A six-person panel answered questions about police brutality and campus safety on Tuesday in the Student Union.
A six-person panel answered questions about police brutality and campus safety on Tuesday in the Student Union.

The meeting brought together students and people in positions of authority who may not otherwise be able to communicate effectively. Students and citizens were able to ask questions about their safety on campus and learn about the resources available to them.

UNC Student Government’s Multicultural Affairs and Diversity Outreach Committee hosted the town hall meeting on safety in response to the controversial attacks on people of color and police officers over the summer.

Chancellor Carol Folt introduced the meeting as a response to students who wanted to speak out against the injustices they read about or affected them personally.

The conversation started with panelists saying one word to describe their response to the recent shootings involving people of color and police officers.

“My word in terms of lost black lives is tired,” O.J. McGhee, instructional media services manager at the Gillings School of Global Public Health, said. “And when I say tired, I mean exhausted ... There have been black lives and Latino lives lost at the hands of bad policemen, in this country, almost since the beginning of policing.”

Similar words were shared for the loss of officer lives.

“The whole shift in the dialogue we are seeing in the media and the dialogue we are seeing on campus is making it seem like there are different lives that matter more.
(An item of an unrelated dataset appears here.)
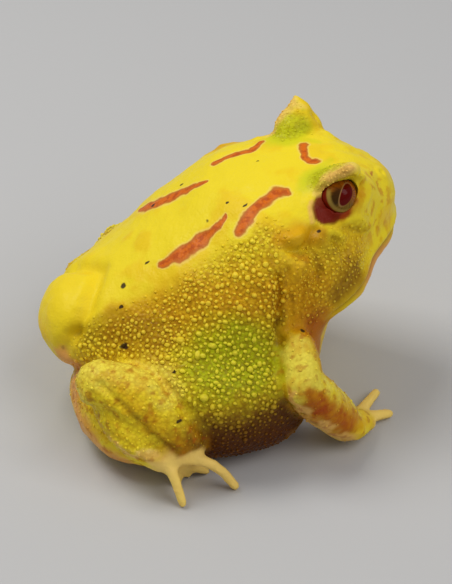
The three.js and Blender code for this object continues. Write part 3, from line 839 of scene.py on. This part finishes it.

We need to talk differently about the lives that were lost prior to the officers,” Desirée Rieckenberg, senior associate dean of students said.

Along with police encounters on a national scale, students asked panelists how to hold administrators accountable and how to stay safe on campus.

Jeff McCracken, director of the Department of Public Safety, said students should download the app LiveSafe as a way to feel safer on campus. Coupled with the app, McCracken said police officers are encouraged to get out of their cars and maximize casual interactions with students to build trust.

McCracken said both students and officers should actively work to improve relationships — students through talking more with officers and officers through bias training.

“The training group talks about recognizing bias and in doing so making sure that those biases don’t cause officers to have a negative impact with their decision making,” McCracken said.

Panelists said everything would not be solved overnight, but opening up the conversation and educating students would be the start to effective change.

The next town hall meeting will be in November, but MADO will announce earlier meetings with officers in non-enforcement settings as well as healing spaces to talk amongst students.